Owner and longtime restaurant server/sommelier David Butler parlayed his regular pilgrimages to France into his ideal wine bar. It’s a great pre- or post-theater haunt, where bebop fills the air and most bottles cost less than $50, telling a story worth far more. Though the wines are strictly French, Butler is a great champion of regional diversity and seeks out underpromoted regions and producers. It’s a place to scratch your Muscadet itch and to get your Gamay on (Beaujolais selections run especially deep).
You know you’re in a serious cocktail spot when the vermouths get front-page billing on the menu. Fortunately, this brick-walled bar in the oldest part of town is rakish and relaxed rather than prim (as some serious cocktail bars can be). The young after-work crowd tends to mingle by the front door, but as with a sushi joint, what you really want is a spot at the bar, where you can go omakase-style with DTW’s veteran bartenders and let them create your dream drink.
Lark standbys are hard to resist: a pan-crisped potato rösti with clabbered cream, hamachi crudo with preserved lemon and green olives, and chicken liver parfait with tart huckleberries. But don’t fail to order the specials—especially pasta specials—made with whatever local seasonal windfall has taken Sundstrom’s heart for the moment.
It isn’t surprising that Jerry Traunfeld’s Sichuan-style restaurant serves spicy food, but it’s hard to describe the sheer, slightly terrified joy one feels staring down a mountain of lacquered peppers tossed with a few bits of fried chicken (la zi ji), or the unfamiliar cold-heat sensation of chilled beef slices in an aromatic chili oil humming with Sichuan peppercorns.
The food is as funky and inviting as the drinks: raw spot prawns with pickled plums, sticky rice toasted to an amber crust in a clay pot, and gently smoky braised pork in broth are all profoundly satisfying and memorable.
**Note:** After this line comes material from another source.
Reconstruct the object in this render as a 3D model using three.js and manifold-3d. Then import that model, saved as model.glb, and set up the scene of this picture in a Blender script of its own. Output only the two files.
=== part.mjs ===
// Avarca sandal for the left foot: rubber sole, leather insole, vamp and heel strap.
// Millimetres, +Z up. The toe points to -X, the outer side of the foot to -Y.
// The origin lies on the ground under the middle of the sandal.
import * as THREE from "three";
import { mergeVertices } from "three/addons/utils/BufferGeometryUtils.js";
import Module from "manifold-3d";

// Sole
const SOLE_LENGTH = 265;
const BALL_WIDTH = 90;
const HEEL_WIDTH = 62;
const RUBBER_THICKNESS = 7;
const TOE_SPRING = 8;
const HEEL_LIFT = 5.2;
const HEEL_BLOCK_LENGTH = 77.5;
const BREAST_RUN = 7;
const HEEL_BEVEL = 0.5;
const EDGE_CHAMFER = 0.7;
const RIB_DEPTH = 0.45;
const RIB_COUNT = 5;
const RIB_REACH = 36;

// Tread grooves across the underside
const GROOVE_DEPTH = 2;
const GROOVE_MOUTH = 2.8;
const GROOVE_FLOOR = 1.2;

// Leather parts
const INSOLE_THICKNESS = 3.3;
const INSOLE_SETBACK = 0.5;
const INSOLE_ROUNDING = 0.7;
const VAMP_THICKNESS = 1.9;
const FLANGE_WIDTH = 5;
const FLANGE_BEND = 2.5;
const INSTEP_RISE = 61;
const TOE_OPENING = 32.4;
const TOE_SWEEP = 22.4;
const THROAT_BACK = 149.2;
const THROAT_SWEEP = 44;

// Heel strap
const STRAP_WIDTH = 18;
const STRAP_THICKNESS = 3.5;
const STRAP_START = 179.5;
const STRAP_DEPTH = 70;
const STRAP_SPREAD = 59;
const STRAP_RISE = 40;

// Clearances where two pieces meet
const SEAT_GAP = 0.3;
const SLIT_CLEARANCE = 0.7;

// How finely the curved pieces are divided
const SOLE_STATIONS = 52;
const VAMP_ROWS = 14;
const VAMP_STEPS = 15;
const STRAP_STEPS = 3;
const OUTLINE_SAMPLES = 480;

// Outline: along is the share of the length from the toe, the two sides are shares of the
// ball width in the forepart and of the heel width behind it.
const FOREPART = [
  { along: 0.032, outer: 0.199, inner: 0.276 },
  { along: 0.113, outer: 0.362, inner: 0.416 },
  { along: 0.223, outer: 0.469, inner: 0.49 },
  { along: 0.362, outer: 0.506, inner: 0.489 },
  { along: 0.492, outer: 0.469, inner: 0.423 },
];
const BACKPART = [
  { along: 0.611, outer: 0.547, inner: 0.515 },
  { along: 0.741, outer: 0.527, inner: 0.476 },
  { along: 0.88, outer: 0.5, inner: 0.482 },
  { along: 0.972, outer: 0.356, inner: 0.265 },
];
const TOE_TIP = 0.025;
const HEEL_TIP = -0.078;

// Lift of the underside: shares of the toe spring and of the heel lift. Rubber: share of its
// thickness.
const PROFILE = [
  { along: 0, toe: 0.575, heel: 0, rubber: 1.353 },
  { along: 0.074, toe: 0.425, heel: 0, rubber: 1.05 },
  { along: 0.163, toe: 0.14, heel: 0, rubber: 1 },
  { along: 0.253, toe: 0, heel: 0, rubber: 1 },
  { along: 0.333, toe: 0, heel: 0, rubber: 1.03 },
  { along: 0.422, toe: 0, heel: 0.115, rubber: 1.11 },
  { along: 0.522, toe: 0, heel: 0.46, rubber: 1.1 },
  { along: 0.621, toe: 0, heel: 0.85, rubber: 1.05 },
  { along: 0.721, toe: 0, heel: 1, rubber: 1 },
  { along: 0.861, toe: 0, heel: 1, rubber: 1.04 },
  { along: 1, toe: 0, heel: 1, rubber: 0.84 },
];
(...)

You’re supposed to come here for the beef, it’s true, but take a cue from your chefs and feel free to blaze a different path with silky smoked tofu topped with a tangle of mushrooms; risotto with geoduck clams; and a whole grilled mackerel.
The kitchen bar, where regulars chat like it’s the local pub, is built around a fire-breathing hearth. In truth, though, it’s the texturally thrilling cold food that will linger in your mind. Think albacore ceviche with tiny pops of puffed quinoa; complex seasonal slaws with layers of herbs and spicy almonds; or silky, barely smoked salmon with a small puddle of sour cream and salty bursts of roe.
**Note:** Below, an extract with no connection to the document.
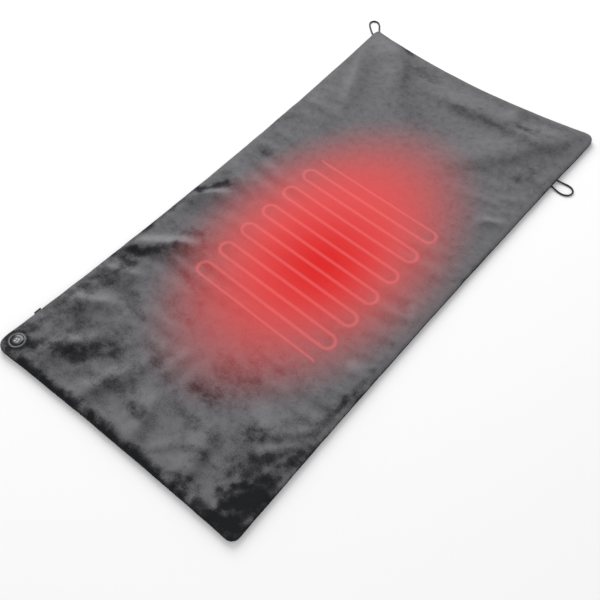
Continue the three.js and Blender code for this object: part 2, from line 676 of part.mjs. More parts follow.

The setting here is restrained but warm. Don’t come to Kashiba in a rush; this is a place for contemplative eating. Eating here helps you feel an intense connection to the sea and all its creatures, from the first bit of, say, tender conch, served atop a burnished rock, through the tasting flights of extraordinary salmon nigiri (a place to finally grasp the difference between sockeye and king).
There’s no place like Canlis. For starters, it’s housed in a 1950s modernist masterwork atop a hill, where the cantilevered glass walls scoop up the glittering cityscape and the dark ribbon of the ship canal below...Food is served on Japanese ceramics, and earthy flavors like buckwheat, mushrooms, and seaweed ground the all-out blitz of Wagyu, prawns, and foie gras. You can get great sake too, but if ever there was a place to splurge on Burgundy or Barolo, it is here.
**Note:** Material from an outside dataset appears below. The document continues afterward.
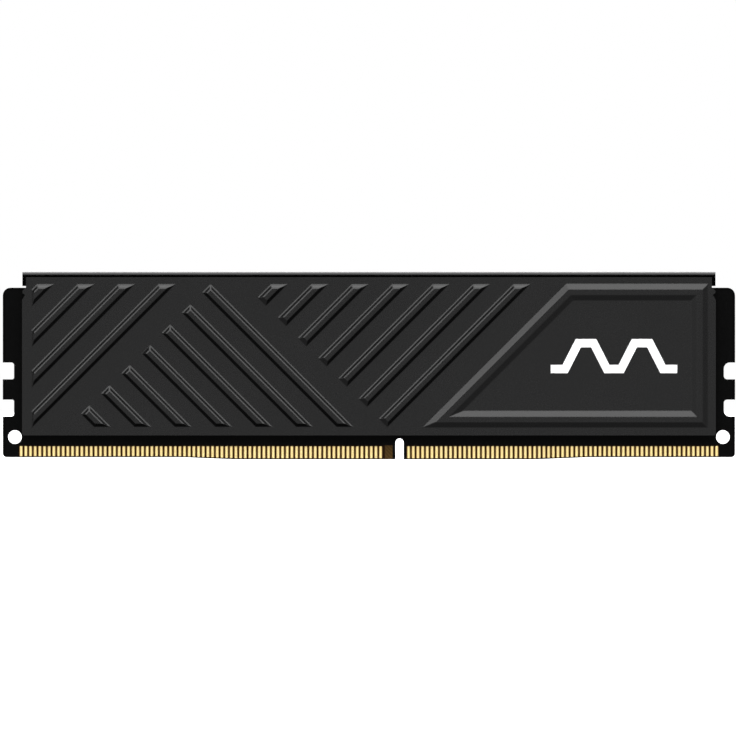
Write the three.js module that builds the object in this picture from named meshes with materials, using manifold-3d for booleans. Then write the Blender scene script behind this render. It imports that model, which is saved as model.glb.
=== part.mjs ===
// A desktop memory module with a two-piece aluminium heat spreader.
// Millimetres, +Z up. X = 0 is the middle of the board's length, Y = 0 the middle of its
// thickness and Z = 0 the lowest stretch of the contact edge. The front faces -Y.

import * as THREE from 'three';
import { mergeVertices } from 'three/addons/utils/BufferGeometryUtils.js';
import Module from 'manifold-3d';

const wasm = await Module();
wasm.setup();

// ---- driving dimensions ----

const BOARD = {
  length: 133.35,
  height: 31.25,
  thickness: 1.4,
  topCornerRadius: 1.4,
  bottomCornerRadius: 0.7,
  endLift: 0.38,
  keyX: 5.575,
  keyWidth: 1.5,
  keyDepth: 3.8,
  notchDepth: 2.05,
  notchRadii: { left: { outer: 0.5, inner: 0.35 }, right: { outer: 1.1, inner: 0.6 } },
  notches: [[7.8, 10.87], [14.57, 17.63]],
  holeX: 64.475,
  holeZ: 4.06,
  holeRadius: 1.25,
};
// X of the ends of the two slopes that lead from the raised ends down to the low middle.
const EDGE_SLOPES = { leftHigh: -34.425, leftLow: -24.225, rightLow: 30.175, rightHigh: 40.375 };

const CONTACT = {
  pitch: 0.85,
  width: 0.6,
  thickness: 0.05,
  top: 2.38,
  edgeGap: 0.18,
  tieBar: 0.2,
  firstX: -63.325,
  leftCount: 78,
  lastX: 63.325,
  rightCount: 67,
};

const CHIP = { width: 7.5, height: 11, thickness: 1.1, centreZ: 17.6, firstX: 11, pitch: 14.2, perHalf: 4 };
const EEPROM = { width: 3, height: 2, thickness: 0.75, x: 0, z: 18.5 };
const ARRAY = { width: 2, height: 1, thickness: 0.45 };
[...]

Oysters are perhaps Seattle’s greatest food resource. And with Walrus, celebrated chef-owner Renee Erickson has redefined the raw bar with French nostalgia and low-key American funk: lighter, brighter, better music. Make sure to order more oysters than you think you want, tasting your way up and down the Northwest coast with bivalves with Narnian names like Sea Nymphs, Emerald Pool, and Flapjack Point.
Bright, simple, down-to-earth decor lets you focus on your pie. Make it a comparative study if you can: Order one cheese pizza—say, the Brooklyn—to fully savor the perfect blend of salty Grana Padano and melty mozzarella, but also get a cheese-free version, like the anchovy-tomato Romano, to better contemplate the flavor of the thin crust, dappled just so with oven blisters.
It’s true: We’ve never met a Renee Erickson restaurant we didn’t immediately love. On the corner is Bar Melusine...Next door is Bateau, which is a steakhouse as only Erickson could imagine it: one that brings in whole animals from Whidbey Island, butchers and dry-ages them in-house, and sells each steak by its weight, accessorized with your choice of bone-marrow or preserved-lemon butter.